▶ **Stated goal**:
The data must be written out once more, precisely as given.
· · · · ·
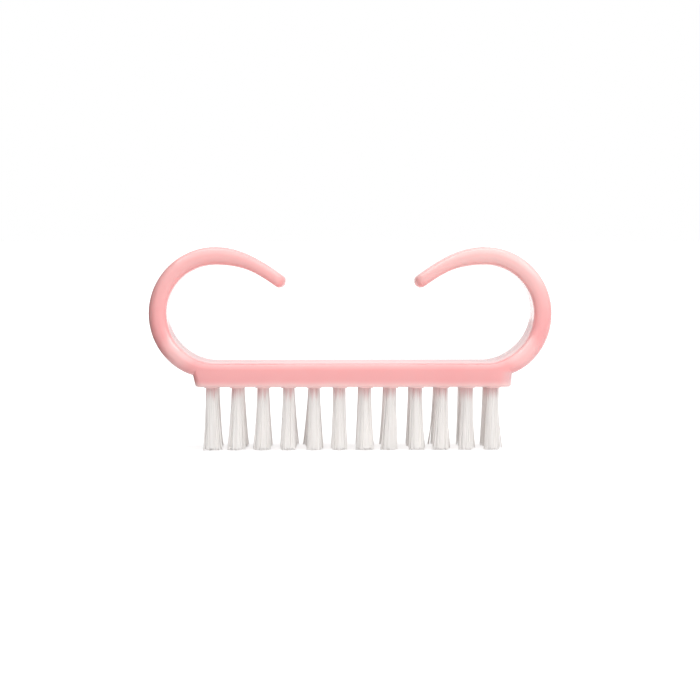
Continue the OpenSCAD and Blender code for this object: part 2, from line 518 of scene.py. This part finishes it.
def tuft_place(row, column):
    """Centre of a tuft, counted from 1: rows from the front, columns from the left."""
    return Vector((
        field_middle_x + (column - (columns + 1) / 2) * column_pitch,
        (row - (rows + 1) / 2) * row_pitch,
        0,
    ))


def add_cylinder(name, radius, low_z, high_z):
    """A cylinder primitive between two heights, its place in its mesh."""
    bpy.ops.object.select_all(action="DESELECT")
    bpy.ops.mesh.primitive_cylinder_add(
        vertices=32,
        radius=radius,
        depth=high_z - low_z,
        location=(0, 0, (high_z + low_z) / 2),
    )
    piece = bpy.context.object
    piece.name = piece.data.name = name
    bpy.ops.object.transform_apply(location=True, rotation=True, scale=True)
    return piece


def copied_to_tufts(piece):
    """Puts a copy of a piece at every tuft, joins the copies and removes the first."""
    copies = []
    for row in range(1, rows + 1):
        for column in range(1, columns + 1):
            copy = piece.copy()
            copy.data = piece.data.copy()
            copy.location = tuft_place(row, column)
            bpy.context.collection.objects.link(copy)
            copies.append(copy)
    bpy.data.objects.remove(piece)
    select_only(copies[0])
    for copy in copies:
        copy.select_set(True)
    bpy.ops.object.join()
    return bpy.context.object


lip_low_z = block_z - lip_height
lip = add_cylinder("lip", lip_radius, lip_low_z, block_z + lip_inside_block)
edit(lip)
choose(lip, "edges", lambda edge: all(near(vert.co.z, lip_low_z) for vert in edge.verts))
bpy.ops.mesh.bevel(offset=lip_edge, segments=4, affect="EDGES")
stop_editing()
all_lips = copied_to_tufts(lip)
apply_modifier(strap, "BOOLEAN", operation="UNION", object=all_lips, solver="MANIFOLD")
bpy.data.objects.remove(all_lips)
print("Handle with", rows * columns, "lips:", len(strap.data.polygons), "faces")

# %% [markdown]
# ## The holes
#
# Each tuft sits in a drilled hole. The hole has a small chamfer at its mouth, and a slot that
# the flat anchor wire has cut into its wall on both sides. One such cutter is made from a
# cylinder and a cube, and copied to the 48 places. Another Boolean takes them all away.

# %% One cutter, copied to every hole
hole_radius = 1.0 * MM
hole_floor_z = 13.15 * MM
mouth_chamfer = 0.06 * MM
cutter_below_lip = 0.5 * MM
anchor_half_length, anchor_half_thickness = 1.38 * MM, 0.205 * MM
anchor_low_z, anchor_high_z = 11.52 * MM, 12.68 * MM

cutter = add_cylinder("hole_cutter", hole_radius, lip_low_z - cutter_below_lip, hole_floor_z)
edit(cutter)
for cut_z in (lip_low_z, lip_low_z + mouth_chamfer):
    cut_through(cutter, (0, 0, cut_z), (0, 0, 1))
choose(cutter, "verts", lambda vert: vert.co.z < lip_low_z + hair)
mouth_growth = 1 + mouth_chamfer / hole_radius
bpy.ops.transform.resize(value=(mouth_growth, mouth_growth, 1), center_override=(0, 0, lip_low_z))
stop_editing()

slot_cutter = add_block(
    "slot_cutter",
    (-anchor_half_length, -anchor_half_thickness, anchor_low_z),
    (anchor_half_length, anchor_half_thickness, anchor_high_z),
)
apply_modifier(cutter, "BOOLEAN", operation="UNION", object=slot_cutter, solver="MANIFOLD")
bpy.data.objects.remove(slot_cutter)
all_cutters = copied_to_tufts(cutter)
apply_modifier(strap, "BOOLEAN", operation="DIFFERENCE", object=all_cutters, solver="MANIFOLD")
bpy.data.objects.remove(all_cutters)
print("Handle with", rows * columns, "holes:", len(strap.data.polygons), "faces")

# %% [markdown]
# ## Shade the handle smooth
#
# Faces that meet at a small angle are shaded as one surface. Weighted normals keep the large
# flat faces flat, so that the round edges beside them don't bleed into them.

# %% Smooth shading
edit(strap)
choose(strap, "verts", lambda vert: True)
bpy.ops.mesh.remove_doubles(threshold=hair)
stop_editing()
for name in ("across", "up"):
    strap.data.attributes.remove(strap.data.attributes[name])
select_only(strap)
bpy.ops.object.shade_smooth_by_angle(angle=math.radians(32))
apply_modifier(strap, "WEIGHTED_NORMAL", keep_sharp=True, weight=50)
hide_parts("handle")
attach(strap, "root")
print("Handle:", len(strap.data.polygons), "faces")

# %% [markdown]
# ## One filament
#
# A filament of this brush is a nylon thread about 0.2 mm thick, folded in two over its anchor.
# A curve with a round bevel is the natural way to draw such a thread: its points say where it
# runs, and the bevel gives it its thickness. All filaments of a tuft are the strokes of one
# curve, which is then made a mesh.
#
# Seen from below, the legs of a tuft fill a disc evenly. Placing each next leg a golden angle
# further round the disc does that without any two touching.

# %% Where the legs of a tuft stand
filament_radius = 0.1 * MM
folds = 26
bundle_radius = 0.86 * MM
golden_angle = math.radians(137.508)


def bundle_legs(twist):
    """Places of the legs of one tuft at the mouth of its hole, as pairs that share a fold."""
    legs = []
    for number in range(2 * folds):
        reach = bundle_radius * math.sqrt((number + 0.5) / (2 * folds))
        turn = number * golden_angle + twist
        legs.append(Vector((reach * math.cos(turn), reach * math.sin(turn), 0)))
    legs.sort(key=lambda leg: leg.y)
    front = sorted(legs[:folds], key=lambda leg: leg.x)
    back = sorted(legs[folds:], key=lambda leg: leg.x)
    return list(zip(front, back))


print("Filaments in a tuft:", folds, "folded, so", 2 * folds, "tips")

# %% [markdown]
# ## How a tuft stands open
#
# Below the block the filaments spread. The photograph shows each front tuft with a habit of
# its own: most flare evenly, a few lean, and some let single filaments stray. The lists say how
# far the tips of each front tuft reach to the left and right of its centre. Tufts further back
# show only at the edges, and get habits drawn from a seeded random source. Four of them get a
# further lean.

# %% Habits of the tufts
# Reach of the tips left and right of the tuft's centre line, front row, in millimetres.
front_left = [1.28, 1.62, 1.50, 1.34, 1.18, 1.40, 1.60, 1.64, 1.24, 1.55, 1.35, 1.48]
front_right = [1.62, 1.12, 1.16, 1.10, 1.25, 1.12, 1.38, 1.05, 1.25, 1.08, 0.90, 0.86]
spread_power = 1.3
# Tufts behind, in millimetres: reach of the tips, lean to a side and to the back, further lean.
rear_reach = (1.2, 1.35)
most_lean, most_back = 0.25, 0.15
further_lean = {(4, 2): 0.35, (4, 4): 0.5, (4, 5): -0.45, (3, 10): -0.2}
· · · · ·
▶ **Result of this exercise**:
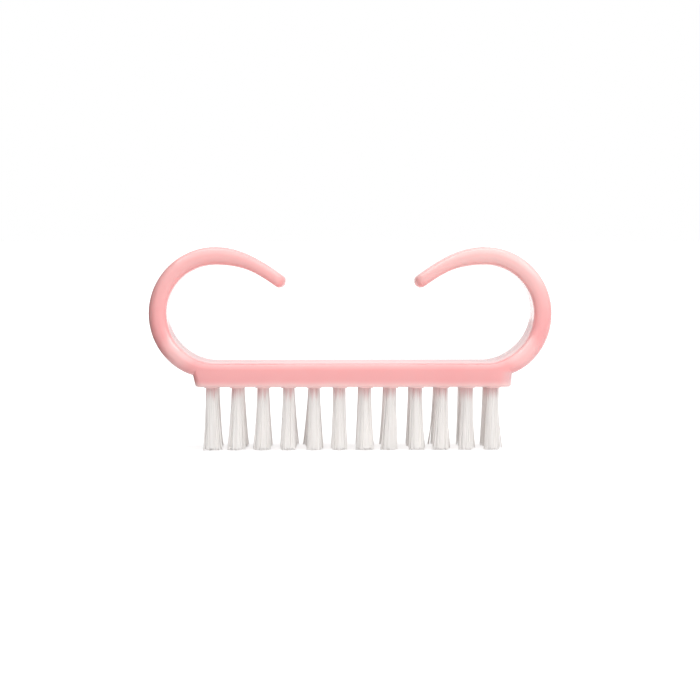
Continue the OpenSCAD and Blender code for this object: part 2, from line 518 of scene.py. This part finishes it.
def tuft_place(row, column):
    """Centre of a tuft, counted from 1: rows from the front, columns from the left."""
    return Vector((
        field_middle_x + (column - (columns + 1) / 2) * column_pitch,
        (row - (rows + 1) / 2) * row_pitch,
        0,
    ))


def add_cylinder(name, radius, low_z, high_z):
    """A cylinder primitive between two heights, its place in its mesh."""
    bpy.ops.object.select_all(action="DESELECT")
    bpy.ops.mesh.primitive_cylinder_add(
        vertices=32,
        radius=radius,
        depth=high_z - low_z,
        location=(0, 0, (high_z + low_z) / 2),
    )
    piece = bpy.context.object
    piece.name = piece.data.name = name
    bpy.ops.object.transform_apply(location=True, rotation=True, scale=True)
    return piece


def copied_to_tufts(piece):
    """Puts a copy of a piece at every tuft, joins the copies and removes the first."""
    copies = []
    for row in range(1, rows + 1):
        for column in range(1, columns + 1):
            copy = piece.copy()
            copy.data = piece.data.copy()
            copy.location = tuft_place(row, column)
            bpy.context.collection.objects.link(copy)
            copies.append(copy)
    bpy.data.objects.remove(piece)
    select_only(copies[0])
    for copy in copies:
        copy.select_set(True)
    bpy.ops.object.join()
    return bpy.context.object


lip_low_z = block_z - lip_height
lip = add_cylinder("lip", lip_radius, lip_low_z, block_z + lip_inside_block)
edit(lip)
choose(lip, "edges", lambda edge: all(near(vert.co.z, lip_low_z) for vert in edge.verts))
bpy.ops.mesh.bevel(offset=lip_edge, segments=4, affect="EDGES")
stop_editing()
all_lips = copied_to_tufts(lip)
apply_modifier(strap, "BOOLEAN", operation="UNION", object=all_lips, solver="MANIFOLD")
bpy.data.objects.remove(all_lips)
print("Handle with", rows * columns, "lips:", len(strap.data.polygons), "faces")

# %% [markdown]
# ## The holes
#
# Each tuft sits in a drilled hole. The hole has a small chamfer at its mouth, and a slot that
# the flat anchor wire has cut into its wall on both sides. One such cutter is made from a
# cylinder and a cube, and copied to the 48 places. Another Boolean takes them all away.

# %% One cutter, copied to every hole
hole_radius = 1.0 * MM
hole_floor_z = 13.15 * MM
mouth_chamfer = 0.06 * MM
cutter_below_lip = 0.5 * MM
anchor_half_length, anchor_half_thickness = 1.38 * MM, 0.205 * MM
anchor_low_z, anchor_high_z = 11.52 * MM, 12.68 * MM

cutter = add_cylinder("hole_cutter", hole_radius, lip_low_z - cutter_below_lip, hole_floor_z)
edit(cutter)
for cut_z in (lip_low_z, lip_low_z + mouth_chamfer):
    cut_through(cutter, (0, 0, cut_z), (0, 0, 1))
choose(cutter, "verts", lambda vert: vert.co.z < lip_low_z + hair)
mouth_growth = 1 + mouth_chamfer / hole_radius
bpy.ops.transform.resize(value=(mouth_growth, mouth_growth, 1), center_override=(0, 0, lip_low_z))
stop_editing()

slot_cutter = add_block(
    "slot_cutter",
    (-anchor_half_length, -anchor_half_thickness, anchor_low_z),
    (anchor_half_length, anchor_half_thickness, anchor_high_z),
)
apply_modifier(cutter, "BOOLEAN", operation="UNION", object=slot_cutter, solver="MANIFOLD")
bpy.data.objects.remove(slot_cutter)
all_cutters = copied_to_tufts(cutter)
apply_modifier(strap, "BOOLEAN", operation="DIFFERENCE", object=all_cutters, solver="MANIFOLD")
bpy.data.objects.remove(all_cutters)
print("Handle with", rows * columns, "holes:", len(strap.data.polygons), "faces")

# %% [markdown]
# ## Shade the handle smooth
#
# Faces that meet at a small angle are shaded as one surface. Weighted normals keep the large
# flat faces flat, so that the round edges beside them don't bleed into them.

# %% Smooth shading
edit(strap)
choose(strap, "verts", lambda vert: True)
bpy.ops.mesh.remove_doubles(threshold=hair)
stop_editing()
for name in ("across", "up"):
    strap.data.attributes.remove(strap.data.attributes[name])
select_only(strap)
bpy.ops.object.shade_smooth_by_angle(angle=math.radians(32))
apply_modifier(strap, "WEIGHTED_NORMAL", keep_sharp=True, weight=50)
hide_parts("handle")
attach(strap, "root")
print("Handle:", len(strap.data.polygons), "faces")

# %% [markdown]
# ## One filament
#
# A filament of this brush is a nylon thread about 0.2 mm thick, folded in two over its anchor.
# A curve with a round bevel is the natural way to draw such a thread: its points say where it
# runs, and the bevel gives it its thickness. All filaments of a tuft are the strokes of one
# curve, which is then made a mesh.
#
# Seen from below, the legs of a tuft fill a disc evenly. Placing each next leg a golden angle
# further round the disc does that without any two touching.

# %% Where the legs of a tuft stand
filament_radius = 0.1 * MM
folds = 26
bundle_radius = 0.86 * MM
golden_angle = math.radians(137.508)


def bundle_legs(twist):
    """Places of the legs of one tuft at the mouth of its hole, as pairs that share a fold."""
    legs = []
    for number in range(2 * folds):
        reach = bundle_radius * math.sqrt((number + 0.5) / (2 * folds))
        turn = number * golden_angle + twist
        legs.append(Vector((reach * math.cos(turn), reach * math.sin(turn), 0)))
    legs.sort(key=lambda leg: leg.y)
    front = sorted(legs[:folds], key=lambda leg: leg.x)
    back = sorted(legs[folds:], key=lambda leg: leg.x)
    return list(zip(front, back))


print("Filaments in a tuft:", folds, "folded, so", 2 * folds, "tips")

# %% [markdown]
# ## How a tuft stands open
#
# Below the block the filaments spread. The photograph shows each front tuft with a habit of
# its own: most flare evenly, a few lean, and some let single filaments stray. The lists say how
# far the tips of each front tuft reach to the left and right of its centre. Tufts further back
# show only at the edges, and get habits drawn from a seeded random source. Four of them get a
# further lean.

# %% Habits of the tufts
# Reach of the tips left and right of the tuft's centre line, front row, in millimetres.
front_left = [1.28, 1.62, 1.50, 1.34, 1.18, 1.40, 1.60, 1.64, 1.24, 1.55, 1.35, 1.48]
front_right = [1.62, 1.12, 1.16, 1.10, 1.25, 1.12, 1.38, 1.05, 1.25, 1.08, 0.90, 0.86]
spread_power = 1.3
# Tufts behind, in millimetres: reach of the tips, lean to a side and to the back, further lean.
rear_reach = (1.2, 1.35)
most_lean, most_back = 0.25, 0.15
further_lean = {(4, 2): 0.35, (4, 4): 0.5, (4, 5): -0.45, (3, 10): -0.2}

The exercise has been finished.